## Set task
Write out each line beneath this one exactly as it reads.

** START Material **

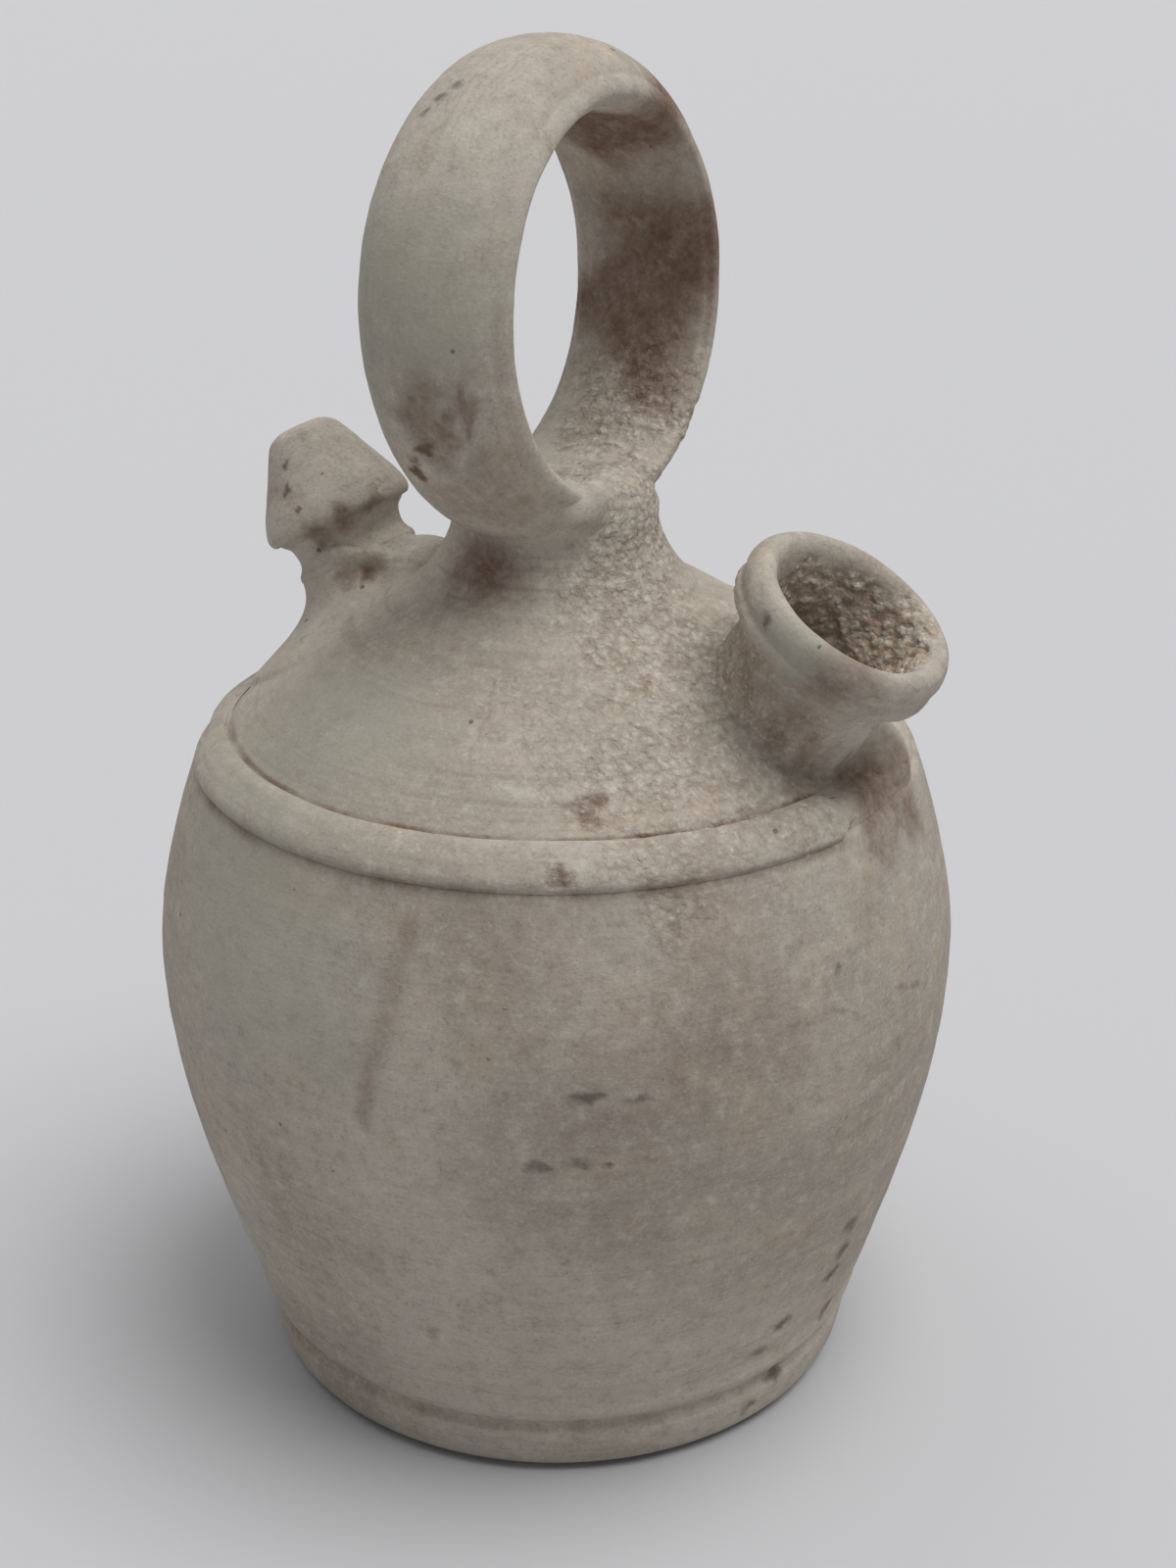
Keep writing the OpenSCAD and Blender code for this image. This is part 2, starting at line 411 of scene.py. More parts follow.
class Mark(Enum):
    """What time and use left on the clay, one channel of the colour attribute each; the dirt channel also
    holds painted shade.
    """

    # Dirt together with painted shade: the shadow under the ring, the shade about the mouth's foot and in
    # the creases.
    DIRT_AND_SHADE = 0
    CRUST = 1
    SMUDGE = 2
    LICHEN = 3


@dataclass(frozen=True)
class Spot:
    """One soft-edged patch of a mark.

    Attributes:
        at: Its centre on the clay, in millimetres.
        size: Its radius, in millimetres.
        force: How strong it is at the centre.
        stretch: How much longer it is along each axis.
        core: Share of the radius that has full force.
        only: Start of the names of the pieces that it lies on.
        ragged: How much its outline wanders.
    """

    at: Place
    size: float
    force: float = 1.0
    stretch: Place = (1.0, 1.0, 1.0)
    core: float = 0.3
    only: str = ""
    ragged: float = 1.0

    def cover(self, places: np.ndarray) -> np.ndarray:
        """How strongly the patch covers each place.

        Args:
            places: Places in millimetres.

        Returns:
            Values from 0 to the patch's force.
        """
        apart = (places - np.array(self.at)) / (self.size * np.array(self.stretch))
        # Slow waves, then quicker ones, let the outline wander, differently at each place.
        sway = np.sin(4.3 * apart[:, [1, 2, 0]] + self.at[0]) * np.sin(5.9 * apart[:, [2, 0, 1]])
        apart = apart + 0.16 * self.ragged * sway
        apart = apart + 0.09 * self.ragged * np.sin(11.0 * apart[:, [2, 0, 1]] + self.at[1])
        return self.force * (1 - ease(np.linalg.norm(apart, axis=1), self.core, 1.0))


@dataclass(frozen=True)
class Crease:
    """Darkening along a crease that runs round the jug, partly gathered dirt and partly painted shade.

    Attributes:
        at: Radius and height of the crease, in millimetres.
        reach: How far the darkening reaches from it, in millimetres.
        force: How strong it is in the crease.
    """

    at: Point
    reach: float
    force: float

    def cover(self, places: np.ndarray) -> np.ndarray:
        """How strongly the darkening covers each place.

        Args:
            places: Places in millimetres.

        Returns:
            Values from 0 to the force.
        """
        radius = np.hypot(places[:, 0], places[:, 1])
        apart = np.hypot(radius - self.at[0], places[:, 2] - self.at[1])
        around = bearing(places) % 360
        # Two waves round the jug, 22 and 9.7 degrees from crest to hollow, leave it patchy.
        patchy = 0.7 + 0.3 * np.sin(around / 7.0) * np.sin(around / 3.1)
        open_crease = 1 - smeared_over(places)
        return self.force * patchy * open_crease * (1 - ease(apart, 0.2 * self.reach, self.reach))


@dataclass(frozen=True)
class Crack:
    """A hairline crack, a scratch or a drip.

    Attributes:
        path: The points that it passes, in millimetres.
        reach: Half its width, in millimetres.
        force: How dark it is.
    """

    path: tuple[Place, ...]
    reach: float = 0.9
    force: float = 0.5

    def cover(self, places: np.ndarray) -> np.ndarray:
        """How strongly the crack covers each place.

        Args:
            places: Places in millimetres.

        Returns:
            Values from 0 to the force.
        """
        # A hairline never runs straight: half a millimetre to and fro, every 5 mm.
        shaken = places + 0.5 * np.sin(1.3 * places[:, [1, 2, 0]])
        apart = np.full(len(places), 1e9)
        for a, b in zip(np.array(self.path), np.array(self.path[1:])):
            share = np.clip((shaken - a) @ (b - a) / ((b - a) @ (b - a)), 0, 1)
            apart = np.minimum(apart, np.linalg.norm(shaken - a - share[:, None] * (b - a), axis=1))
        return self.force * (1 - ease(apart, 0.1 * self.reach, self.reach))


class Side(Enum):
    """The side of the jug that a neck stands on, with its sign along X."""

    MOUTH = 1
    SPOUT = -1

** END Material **

## Answer in full
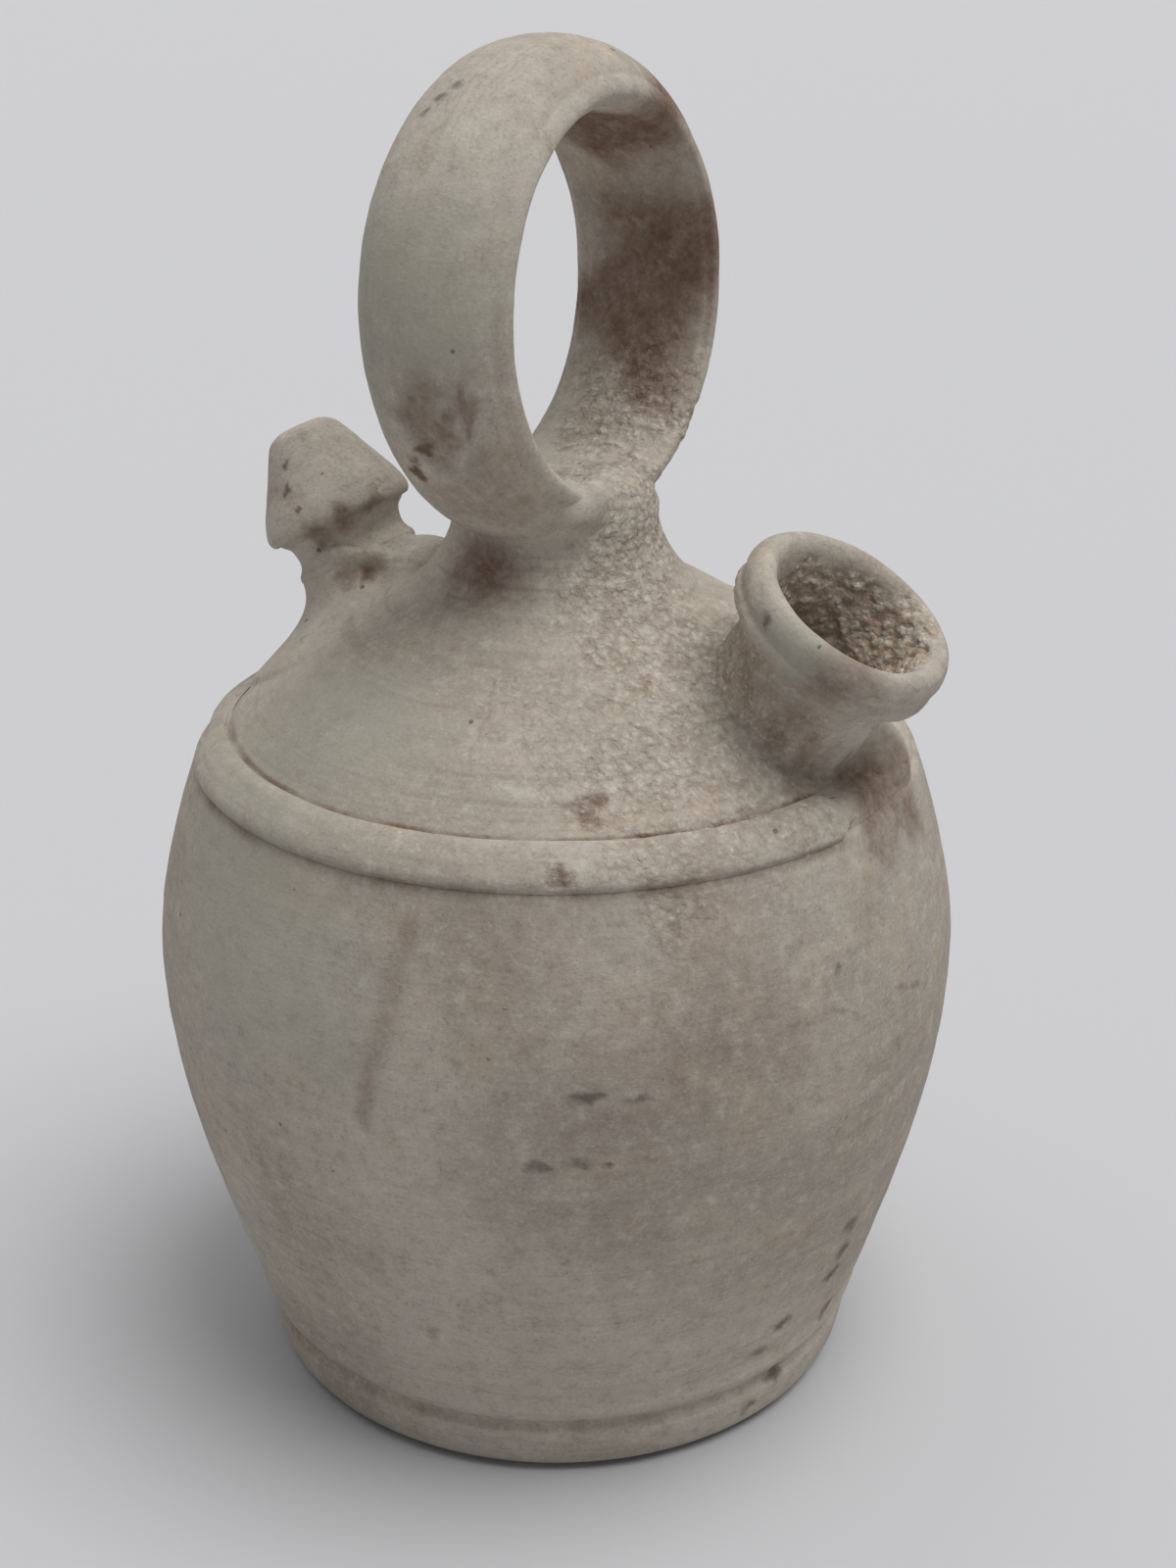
Keep writing the OpenSCAD and Blender code for this image. This is part 2, starting at line 411 of scene.py. More parts follow.
class Mark(Enum):
    """What time and use left on the clay, one channel of the colour attribute each; the dirt channel also
    holds painted shade.
    """

    # Dirt together with painted shade: the shadow under the ring, the shade about the mouth's foot and in
    # the creases.
    DIRT_AND_SHADE = 0
    CRUST = 1
    SMUDGE = 2
    LICHEN = 3


@dataclass(frozen=True)
class Spot:
    """One soft-edged patch of a mark.

    Attributes:
        at: Its centre on the clay, in millimetres.
        size: Its radius, in millimetres.
        force: How strong it is at the centre.
        stretch: How much longer it is along each axis.
        core: Share of the radius that has full force.
        only: Start of the names of the pieces that it lies on.
        ragged: How much its outline wanders.
    """

    at: Place
    size: float
    force: float = 1.0
    stretch: Place = (1.0, 1.0, 1.0)
    core: float = 0.3
    only: str = ""
    ragged: float = 1.0

    def cover(self, places: np.ndarray) -> np.ndarray:
        """How strongly the patch covers each place.

        Args:
            places: Places in millimetres.

        Returns:
            Values from 0 to the patch's force.
        """
        apart = (places - np.array(self.at)) / (self.size * np.array(self.stretch))
        # Slow waves, then quicker ones, let the outline wander, differently at each place.
        sway = np.sin(4.3 * apart[:, [1, 2, 0]] + self.at[0]) * np.sin(5.9 * apart[:, [2, 0, 1]])
        apart = apart + 0.16 * self.ragged * sway
        apart = apart + 0.09 * self.ragged * np.sin(11.0 * apart[:, [2, 0, 1]] + self.at[1])
        return self.force * (1 - ease(np.linalg.norm(apart, axis=1), self.core, 1.0))


@dataclass(frozen=True)
class Crease:
    """Darkening along a crease that runs round the jug, partly gathered dirt and partly painted shade.

    Attributes:
        at: Radius and height of the crease, in millimetres.
        reach: How far the darkening reaches from it, in millimetres.
        force: How strong it is in the crease.
    """

    at: Point
    reach: float
    force: float

    def cover(self, places: np.ndarray) -> np.ndarray:
        """How strongly the darkening covers each place.

        Args:
            places: Places in millimetres.

        Returns:
            Values from 0 to the force.
        """
        radius = np.hypot(places[:, 0], places[:, 1])
        apart = np.hypot(radius - self.at[0], places[:, 2] - self.at[1])
        around = bearing(places) % 360
        # Two waves round the jug, 22 and 9.7 degrees from crest to hollow, leave it patchy.
        patchy = 0.7 + 0.3 * np.sin(around / 7.0) * np.sin(around / 3.1)
        open_crease = 1 - smeared_over(places)
        return self.force * patchy * open_crease * (1 - ease(apart, 0.2 * self.reach, self.reach))


@dataclass(frozen=True)
class Crack:
    """A hairline crack, a scratch or a drip.

    Attributes:
        path: The points that it passes, in millimetres.
        reach: Half its width, in millimetres.
        force: How dark it is.
    """

    path: tuple[Place, ...]
    reach: float = 0.9
    force: float = 0.5

    def cover(self, places: np.ndarray) -> np.ndarray:
        """How strongly the crack covers each place.

        Args:
            places: Places in millimetres.

        Returns:
            Values from 0 to the force.
        """
        # A hairline never runs straight: half a millimetre to and fro, every 5 mm.
        shaken = places + 0.5 * np.sin(1.3 * places[:, [1, 2, 0]])
        apart = np.full(len(places), 1e9)
        for a, b in zip(np.array(self.path), np.array(self.path[1:])):
            share = np.clip((shaken - a) @ (b - a) / ((b - a) @ (b - a)), 0, 1)
            apart = np.minimum(apart, np.linalg.norm(shaken - a - share[:, None] * (b - a), axis=1))
        return self.force * (1 - ease(apart, 0.1 * self.reach, self.reach))


class Side(Enum):
    """The side of the jug that a neck stands on, with its sign along X."""

    MOUTH = 1
    SPOUT = -1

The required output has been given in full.